The law requires each covered employer to provide notice to employees at the time of hiring that:
- The employee is entitled to paid sick leave, the amount provided, and the terms under which it can be used;
- The employer cannot retaliate against him/her for requesting or using sick leave; and
- The employee can file a complaint with the labor commissioner for any violation.
Notably, an employer can comply with this notice requirement by displaying a poster with the required information in English and Spanish in a conspicuous place, accessible to employees, at the employer’s place of business. The labor commissioner is authorized to adopt regulations establishing additional notice requirement.
The law prohibits employers from taking adverse employment actions against an employee because the employee: (1) requested or used paid sick leave as provided by the law or in accordance with the employer’s policy; or (2) filed a complaint with the labor commissioner alleging the employer violated the law.
Significantly, the retaliation provision is broader than the leave provisions and applies to all employees, rather than just the enumerated service workers.
There is no independent cause of action for violation. Rather, employee complaints must be directed to the Connecticut Department of Labor. The commissioner may hold a hearing and, upon a finding by a preponderance of the evidence that the employer violated the law, may issue civil penalties. Ordinary violations will subject the employer to a $100 civil penalty and violations of the retaliation ban will result in a $500 penalty.
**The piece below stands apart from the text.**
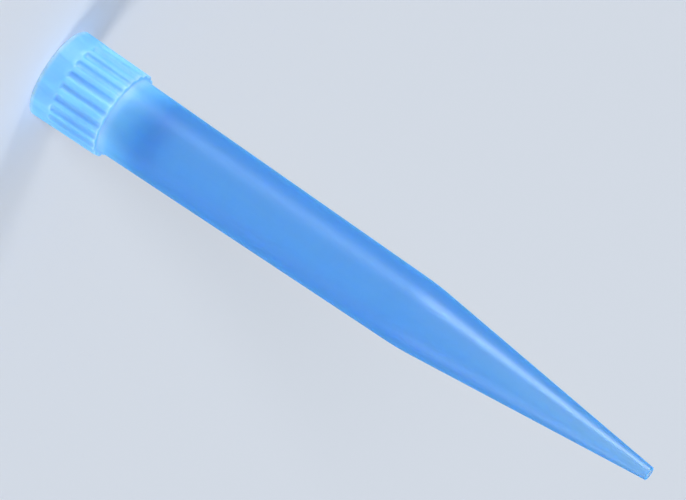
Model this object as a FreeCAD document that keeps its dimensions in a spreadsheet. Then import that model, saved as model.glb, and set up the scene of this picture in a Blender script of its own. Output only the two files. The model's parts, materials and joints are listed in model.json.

Additionally, the commissioner can order other appropriate relief, such as rehiring, payment of back wages, or reinstatement of benefits. Aggrieved parties can appeal the commissioner’s decisions to the Superior Court.
What to do Next
Covered employers are encouraged to review and assess their job descriptions to determine what jobs, if any, are impacted (i.e., what employees are “service workers”) and to ensure that employees are properly classified as exempt or non-exempt. Similarly, covered employers should review and modify their leave policy to allow service workers who are already provided at least 5 paid leave days to use such leave for all permitted purposes under the law and to be certain that the leave they provide accrues at least as quickly as provided for by the law. Further, to the extent an employer is covered and employs service employees, the employer should consider determining how it wishes to handle the non-mandatory aspects contained within the law, such as flexible use of benefits and donation of time.